ポイント:元のファイルの大きさ(何行何列のデータか)を調べて、imax,jmaxの値を適宜決める。
ポイント:数字以外の文字が入っている場合はフォーマットを定義する必要あり
ポイント:行列(プログラム上では通常「配列(array)」と呼ぶ。ここでは「p」)を使う場合は必ず「dimension」でその大きさを定義する



●Exercise 02: 平均と標準偏差

とあるデータファイル(R01.csv)を読み込んで、その平均値と標準偏差を計算して画面上に出力する。それだけ

ポイント:特になし


●Exercise 03: サブルーチン
Exercise 02をサブルーチンを使って書き換えた。それだけ

ポイント:「call」及び「subroutine」の後のカッコ内に書かれているのはサブルーチン内外で受け渡す変数(数値及び配列)で、それぞれ1対1で対応していないといけない(例えば配列の大きさ、整数値、実数値、記載する順番など。変数の文字列はサブルーチン内外で違っていてもいい)。プログラムエラーの大半はこれの受け渡しミスにあるので、エラーが出たらこの辺をよく見る


●Exercise 04: 連番ファイルを読み込む
連番のファイル(R01.csv〜R06.csv)を読み込み、各々についてExercise 03の操作を行う。
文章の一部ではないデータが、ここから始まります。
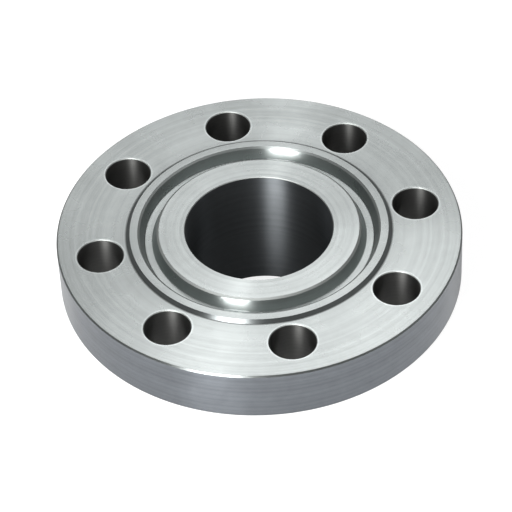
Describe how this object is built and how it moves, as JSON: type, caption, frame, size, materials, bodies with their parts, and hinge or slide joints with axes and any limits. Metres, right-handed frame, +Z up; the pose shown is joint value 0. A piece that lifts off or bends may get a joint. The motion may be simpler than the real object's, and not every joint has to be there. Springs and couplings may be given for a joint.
{
  "type": "ring type joint flange",
  "caption": "Weld neck pipe flange with a ring type joint face: a drilled disc with a low raised face, a ring groove for a metal gasket, a bore and a tapered hub",
  "frame": {"origin": "centre of the weld end, at the lowest point of the part", "axes": "+Z runs up the bore towards the raised face. The bolt holes straddle +X and +Y: the first is at 22.5 degrees from +X."},
  "size_m": [0.265, 0.265, 0.092],
  "materials": {
    "machined_steel": "bare forged steel, turned all over with fine concentric tool lines, drilled holes, edges broken, dry with no coating"
  },
  "bodies": {
    "root": {"flange": "machined_steel"}
  },
  "joints": []
}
それだけ

ポイント:サブルーチン「read_data」内がポイントで、整数nを文字列aaに置き換えている。ファイル名の数字が二桁までならaaの大きさを2以上(aa*2)で書き込みフォーマットを「I2.2」とし、三桁までなら3以上(aa*3)と「I3.3」、のようにする。出力ファイルについても同様だが、nループ内で必ずcloseすることを忘れてはいけない。


●Exercise 05: FFT解析(参照「スペクトル解析」日野幹夫著)
超音波風速計のサンプルデータ(sonicdata.csv)を読み込んでFFTにかけてパワースペクトルを出力する。それだけ

ポイント:FFT(の計算手順)を理解していなくても、データを適切に入力できればFFT解析ができてしまう。


●Exercise 06: 風速計の傾度補正
超音波風速計のサンプルデータ(sonicdata.csv)からu,v,wのデータを読み込んで、vの平均値=wの平均値=0となるように三角関数を使って座標変換する。それだけ

ポイント:u,v,wの読み込みだけできれば、後は勝手にやってくれる。フラックス(渦相関法)を計算するときに使う(w=0とする)。